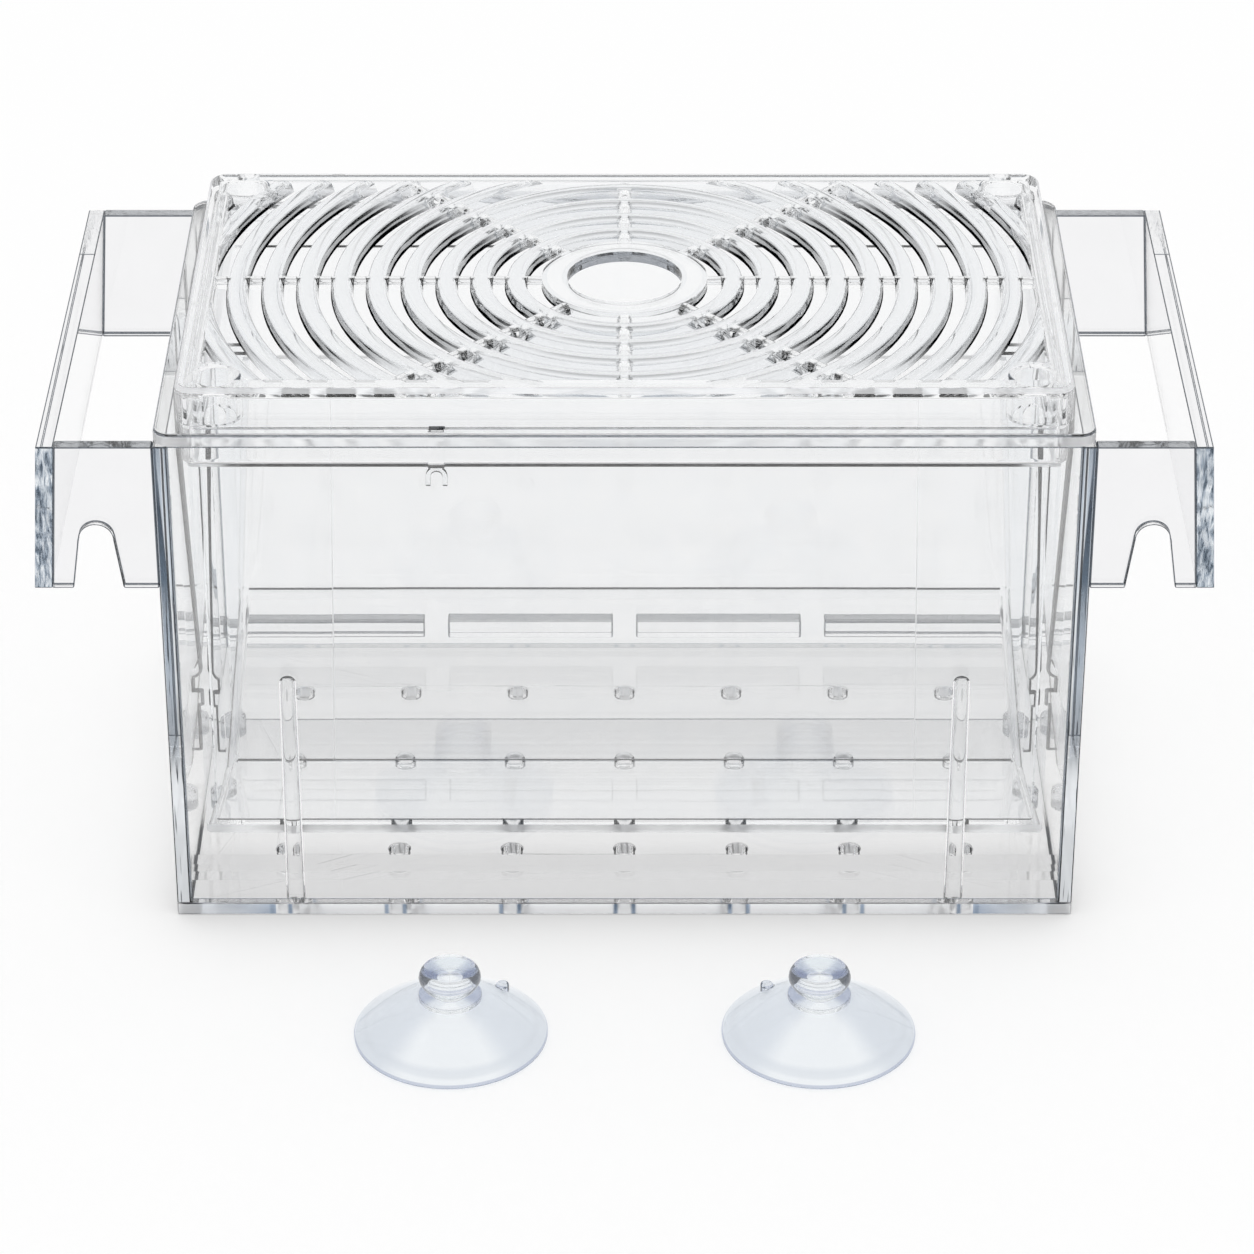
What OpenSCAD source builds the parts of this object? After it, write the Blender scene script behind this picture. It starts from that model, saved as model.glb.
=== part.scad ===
// Hang-on fish breeding box: a clear tank with a V-bottomed tray, a divider, a grille lid and two suction cups.
// X runs along the tank, Y from front to back, Z up. The origin is the centre of the tank's underside.

/* [Tank] */
// Length of the tank, outside
tank_l = 200; // [180:1:260]
// Width of the tank, front to back, outside
tank_w = 117.2; // [105:0.2:160]
// Height of the rim above the surface the tank stands on
rim_h = 118.5; // [105:0.5:160]
// Thickness of the wall panels
wall_t = 3; // [2.6:0.1:4]
// Thickness of the base panel
base_t = 3; // [2.4:0.1:5]

/* [Base holes] */
// Diameter of each flow hole
flow_hole_d = 4.8; // [3:0.1:7]
// Spacing of the holes along the tank
flow_hole_pitch = 25.6; // [20:0.1:28]
// Number of holes in a row
flow_hole_cols = 7; // [3:1:7]
// Distance between the rows
flow_row_pitch = 35; // [25:0.5:42]

/* [Foot rails and front ribs] */
// Height of each foot rail above the base panel
rail_lift = 5; // [3:0.1:8]
// Height of a foot rail's section
rail_h = 4.2; // [3:0.1:6]
// Depth of a foot rail, wall to edge
rail_d = 4; // [2:0.1:5]
// Length of each gap in the back rail
rail_gap = 5.6; // [3:0.1:12]
// Spacing of the gaps in the back rail
rail_gap_pitch = 45.6; // [30:0.1:60]
// Distance of each front rib from the tank's end
rib_end_off = 26.5; // [18:0.5:40]
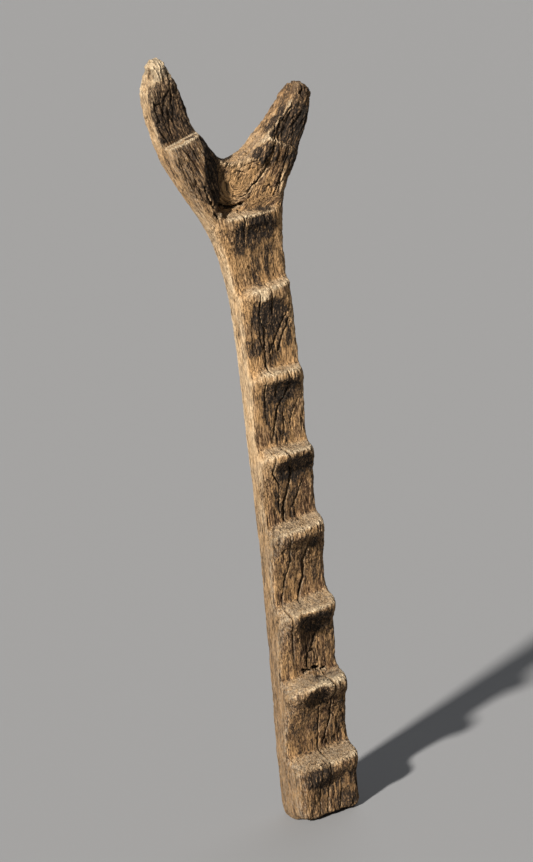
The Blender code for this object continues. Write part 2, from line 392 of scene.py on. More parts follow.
def crack(field, side, path, width, depth):
    """Cuts a V-shaped crack along a path of (across, height) points. It narrows to both ends."""
    reach = width + 0.004
    across = [p[0] for p in path]
    heights = [p[1] for p in path]
    low = [min(across) - reach, min(across) - reach, min(heights) - reach]
    high = [max(across) + reach, max(across) + reach, max(heights) + reach]
    if side in (FRONT, BACK):
        low[1], high[1] = (-0.080, 0.002) if side == FRONT else (0.010, 0.080)
    else:
        low[0], high[0] = (-0.230, -0.020) if side == LEFT else (0.030, 0.200)
    slices, (x, y, z) = field.region(low, high)
    flat = x if side in (FRONT, BACK) else y
    wander = 0.0016 * CRACK_WANDER(z * 60.0, across[0] * 90.0, 0.5)
    wander = wander + 0.0008 * CRACK_WANDER(z * 170.0, 3.5, heights[0])
    gap, share = path_distance(flat + wander, z, path)
    taper = np.sqrt(np.clip(4.0 * share * (1.0 - share), 0.0, 1.0)) * 0.75 + 0.25
    values = field.values[slices]
    cut = width * taper * (1.0 + values / depth) - gap
    field.values[slices] = np.maximum(values, cut.astype(np.float32))


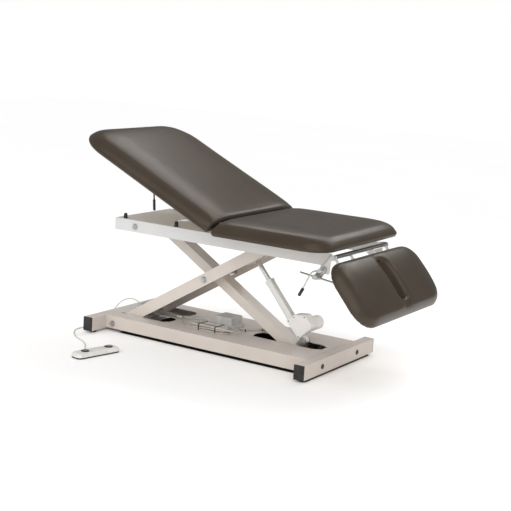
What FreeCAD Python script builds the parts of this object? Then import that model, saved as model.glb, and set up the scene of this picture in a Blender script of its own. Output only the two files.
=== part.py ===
import FreeCAD, Part
import math
import os

V = FreeCAD.Vector
os.makedirs("parts", exist_ok=True)

# Powered treatment table: a crossed pair of lift arms between a floor base and an upper frame,
# a lift drive on the foot of the inner arm, a fixed seat, a raising backrest and a drop section.
# Millimetres. X runs from the backrest end to the drop section, Y to the far side, Z up.
# Places are worked out from the arm's pivot on the base, where X is zero, with Z zero on the floor.
# Every finished piece is then moved so that X is zero at the middle of the front beam.

# Driving dimensions
arm_angle = 31.2            # degrees, both arms at the height shown
arm_lower = 610.0           # base pivot, or lower roller, to the crossing bolt
arm_upper = 458.0           # crossing bolt to the upper roller, or to the frame pivot
low_pivot_z = 44.0
base_half = 360.0           # half the length of the two floor beams
deck_start = -45.6
deck_past_roller = 180.0    # deck's front end, ahead of the lower roller's axle
deck_half = 245.0           # half the width of the base deck and of the upper frame
frame_over_roller = 34.75   # upper frame's top, above the upper roller's axle
seat_lift = 28.0            # underside of the seat's board, above the frame
board_thick = 16.0
pad_thick = 68.0            # from the underside of a board to the top of its cushion
cushion_half = 430.0
seat_start = 737.0
seat_end = 1381.0
backrest_length = 943.0
backrest_angle = 24.5       # degrees above flat, as shown
drop_start = 33.5           # from the drop hinge to the near edge of its cushion
drop_length = 357.0
drop_angle = 49.6           # degrees below flat, as shown

# Clearances
fit_gap = 0.05              # pin in its bore
side_gap = 0.3              # faces of parts that turn against one another
loose_gap = 1.0             # parts that pass with room
overrun = 5.0               # how far a cutting tool passes a face
sheet = 3.0                 # wall of every folded sheet
round_share = 0.96          # of half a width: the radius of a nearly half-round end

# Places that the arms give
arm_cos = math.cos(math.radians(arm_angle))
arm_sin = math.sin(math.radians(arm_angle))
arm_length = arm_lower + arm_upper
crossing = V(arm_lower * arm_cos, 0, low_pivot_z + arm_lower * arm_sin)
low_roller = V(2 * arm_lower * arm_cos, 0, low_pivot_z)
high_roller = V(arm_length * arm_cos, 0, low_pivot_z + arm_length * arm_sin)
frame_pivot = V((arm_lower - arm_upper) * arm_cos, 0, high_roller.z)
deck_end = low_roller.x + deck_past_roller
frame_top = high_roller.z + frame_over_roller
board_bottom = frame_top + seat_lift
pad_top = board_bottom + pad_thick
origin = V(0, 0, 0)
along_y = V(0, 1, 0)

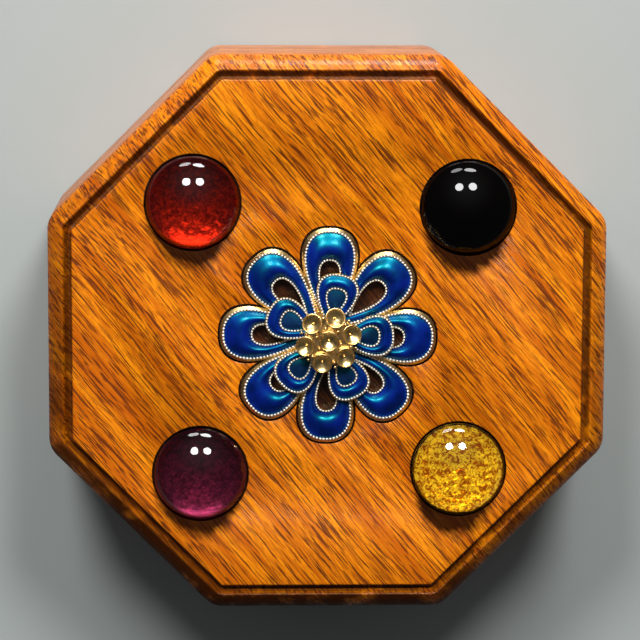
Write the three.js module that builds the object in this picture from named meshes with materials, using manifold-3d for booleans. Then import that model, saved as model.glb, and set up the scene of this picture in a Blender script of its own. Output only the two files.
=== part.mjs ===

-*-*-

- **Short problem**: Return all the data exactly as given.

- **Solution below**:
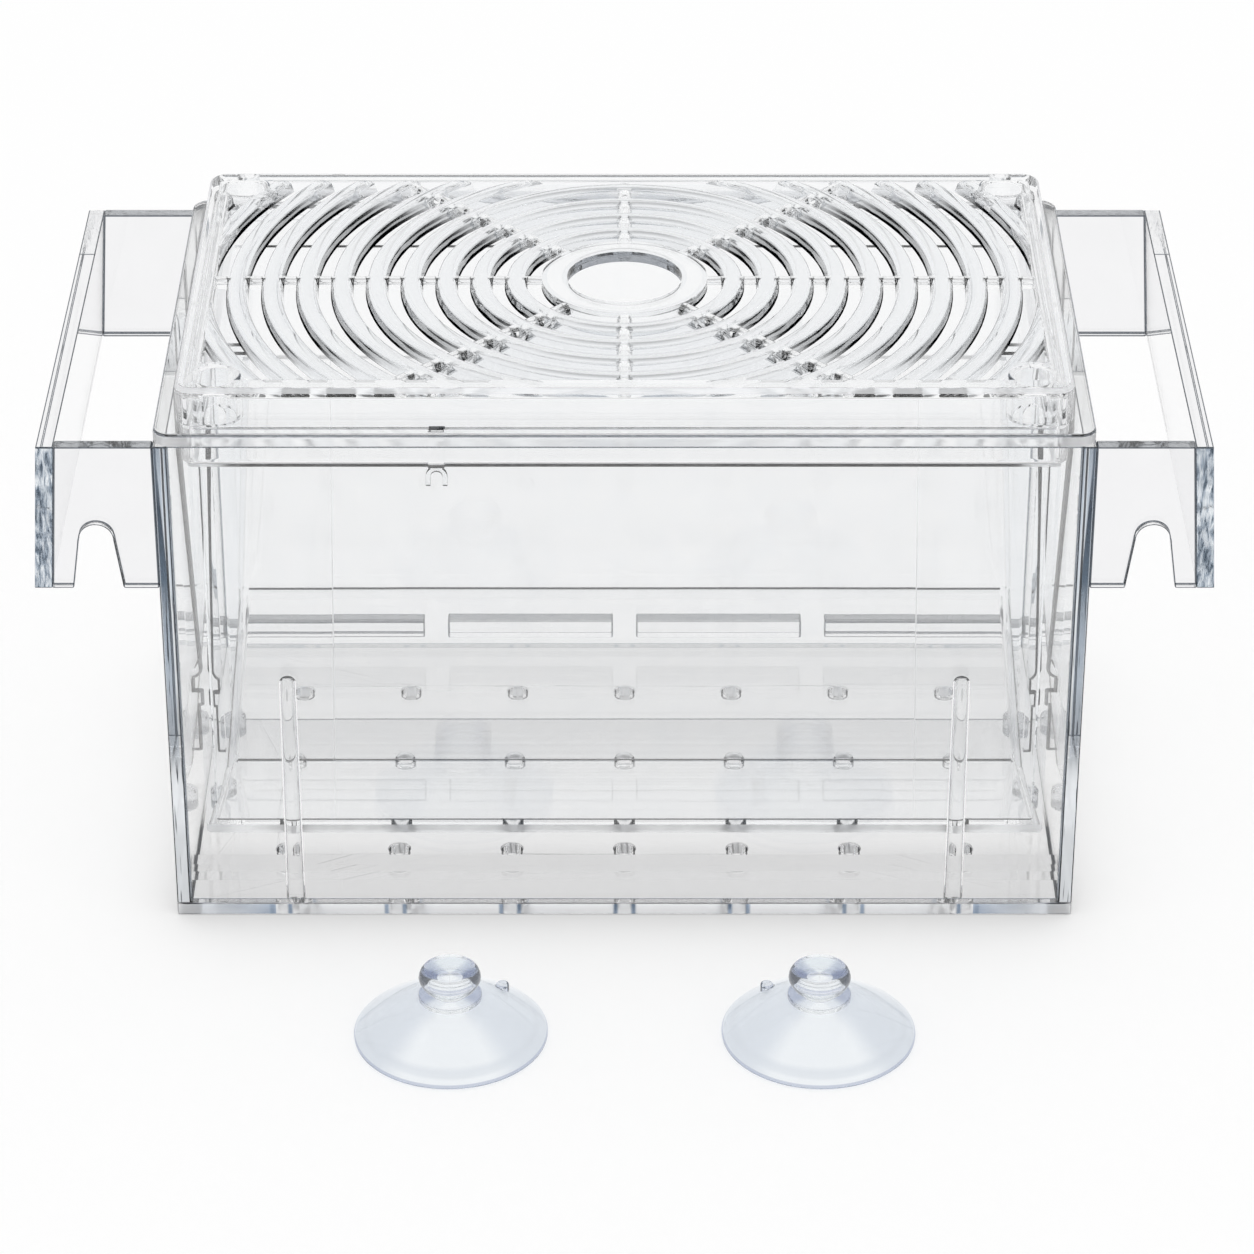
What OpenSCAD source builds the parts of this object? After it, write the Blender scene script behind this picture. It starts from that model, saved as model.glb.
=== part.scad ===
// Hang-on fish breeding box: a clear tank with a V-bottomed tray, a divider, a grille lid and two suction cups.
// X runs along the tank, Y from front to back, Z up. The origin is the centre of the tank's underside.

/* [Tank] */
// Length of the tank, outside
tank_l = 200; // [180:1:260]
// Width of the tank, front to back, outside
tank_w = 117.2; // [105:0.2:160]
// Height of the rim above the surface the tank stands on
rim_h = 118.5; // [105:0.5:160]
// Thickness of the wall panels
wall_t = 3; // [2.6:0.1:4]
// Thickness of the base panel
base_t = 3; // [2.4:0.1:5]

/* [Base holes] */
// Diameter of each flow hole
flow_hole_d = 4.8; // [3:0.1:7]
// Spacing of the holes along the tank
flow_hole_pitch = 25.6; // [20:0.1:28]
// Number of holes in a row
flow_hole_cols = 7; // [3:1:7]
// Distance between the rows
flow_row_pitch = 35; // [25:0.5:42]

/* [Foot rails and front ribs] */
// Height of each foot rail above the base panel
rail_lift = 5; // [3:0.1:8]
// Height of a foot rail's section
rail_h = 4.2; // [3:0.1:6]
// Depth of a foot rail, wall to edge
rail_d = 4; // [2:0.1:5]
// Length of each gap in the back rail
rail_gap = 5.6; // [3:0.1:12]
// Spacing of the gaps in the back rail
rail_gap_pitch = 45.6; // [30:0.1:60]
// Distance of each front rib from the tank's end
rib_end_off = 26.5; // [18:0.5:40]
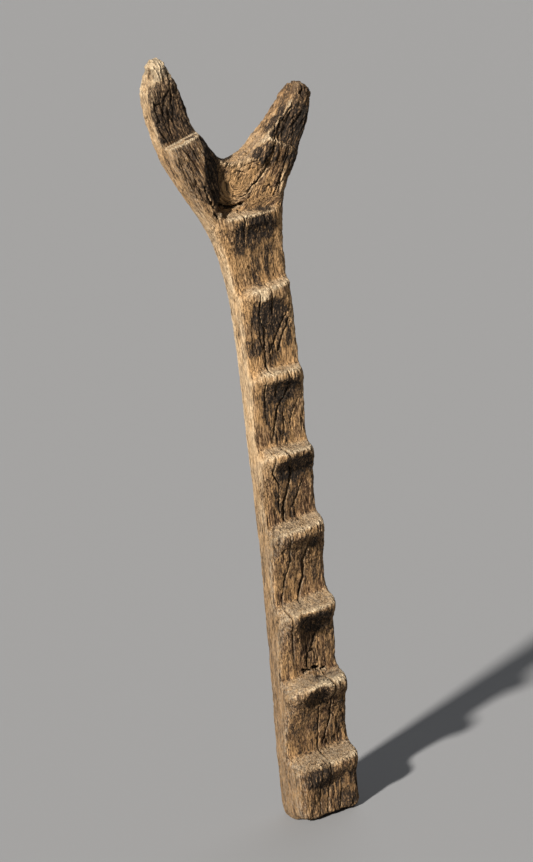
The Blender code for this object continues. Write part 2, from line 392 of scene.py on. More parts follow.
def crack(field, side, path, width, depth):
    """Cuts a V-shaped crack along a path of (across, height) points. It narrows to both ends."""
    reach = width + 0.004
    across = [p[0] for p in path]
    heights = [p[1] for p in path]
    low = [min(across) - reach, min(across) - reach, min(heights) - reach]
    high = [max(across) + reach, max(across) + reach, max(heights) + reach]
    if side in (FRONT, BACK):
        low[1], high[1] = (-0.080, 0.002) if side == FRONT else (0.010, 0.080)
    else:
        low[0], high[0] = (-0.230, -0.020) if side == LEFT else (0.030, 0.200)
    slices, (x, y, z) = field.region(low, high)
    flat = x if side in (FRONT, BACK) else y
    wander = 0.0016 * CRACK_WANDER(z * 60.0, across[0] * 90.0, 0.5)
    wander = wander + 0.0008 * CRACK_WANDER(z * 170.0, 3.5, heights[0])
    gap, share = path_distance(flat + wander, z, path)
    taper = np.sqrt(np.clip(4.0 * share * (1.0 - share), 0.0, 1.0)) * 0.75 + 0.25
    values = field.values[slices]
    cut = width * taper * (1.0 + values / depth) - gap
    field.values[slices] = np.maximum(values, cut.astype(np.float32))


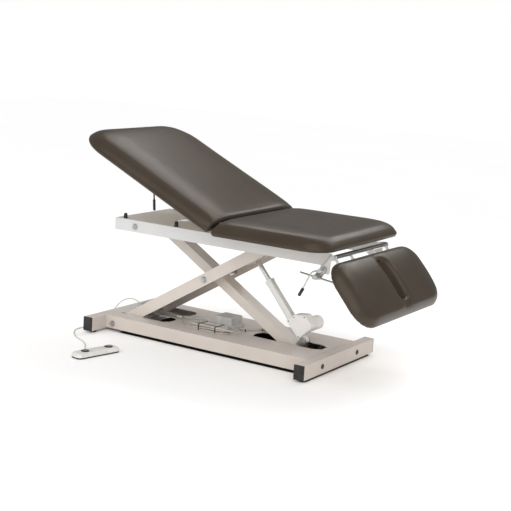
What FreeCAD Python script builds the parts of this object? Then import that model, saved as model.glb, and set up the scene of this picture in a Blender script of its own. Output only the two files.
=== part.py ===
import FreeCAD, Part
import math
import os

V = FreeCAD.Vector
os.makedirs("parts", exist_ok=True)

# Powered treatment table: a crossed pair of lift arms between a floor base and an upper frame,
# a lift drive on the foot of the inner arm, a fixed seat, a raising backrest and a drop section.
# Millimetres. X runs from the backrest end to the drop section, Y to the far side, Z up.
# Places are worked out from the arm's pivot on the base, where X is zero, with Z zero on the floor.
# Every finished piece is then moved so that X is zero at the middle of the front beam.

# Driving dimensions
arm_angle = 31.2            # degrees, both arms at the height shown
arm_lower = 610.0           # base pivot, or lower roller, to the crossing bolt
arm_upper = 458.0           # crossing bolt to the upper roller, or to the frame pivot
low_pivot_z = 44.0
base_half = 360.0           # half the length of the two floor beams
deck_start = -45.6
deck_past_roller = 180.0    # deck's front end, ahead of the lower roller's axle
deck_half = 245.0           # half the width of the base deck and of the upper frame
frame_over_roller = 34.75   # upper frame's top, above the upper roller's axle
seat_lift = 28.0            # underside of the seat's board, above the frame
board_thick = 16.0
pad_thick = 68.0            # from the underside of a board to the top of its cushion
cushion_half = 430.0
seat_start = 737.0
seat_end = 1381.0
backrest_length = 943.0
backrest_angle = 24.5       # degrees above flat, as shown
drop_start = 33.5           # from the drop hinge to the near edge of its cushion
drop_length = 357.0
drop_angle = 49.6           # degrees below flat, as shown

# Clearances
fit_gap = 0.05              # pin in its bore
side_gap = 0.3              # faces of parts that turn against one another
loose_gap = 1.0             # parts that pass with room
overrun = 5.0               # how far a cutting tool passes a face
sheet = 3.0                 # wall of every folded sheet
round_share = 0.96          # of half a width: the radius of a nearly half-round end

# Places that the arms give
arm_cos = math.cos(math.radians(arm_angle))
arm_sin = math.sin(math.radians(arm_angle))
arm_length = arm_lower + arm_upper
crossing = V(arm_lower * arm_cos, 0, low_pivot_z + arm_lower * arm_sin)
low_roller = V(2 * arm_lower * arm_cos, 0, low_pivot_z)
high_roller = V(arm_length * arm_cos, 0, low_pivot_z + arm_length * arm_sin)
frame_pivot = V((arm_lower - arm_upper) * arm_cos, 0, high_roller.z)
deck_end = low_roller.x + deck_past_roller
frame_top = high_roller.z + frame_over_roller
board_bottom = frame_top + seat_lift
pad_top = board_bottom + pad_thick
origin = V(0, 0, 0)
along_y = V(0, 1, 0)

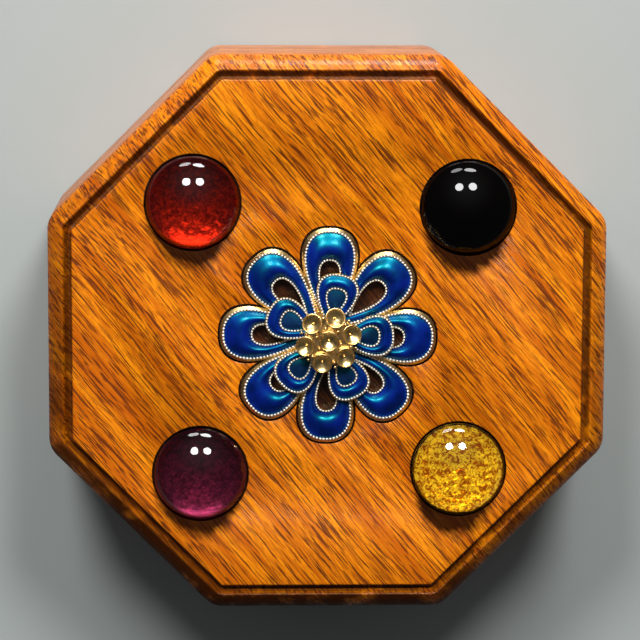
Write the three.js module that builds the object in this picture from named meshes with materials, using manifold-3d for booleans. Then import that model, saved as model.glb, and set up the scene of this picture in a Blender script of its own. Output only the two files.
=== part.mjs ===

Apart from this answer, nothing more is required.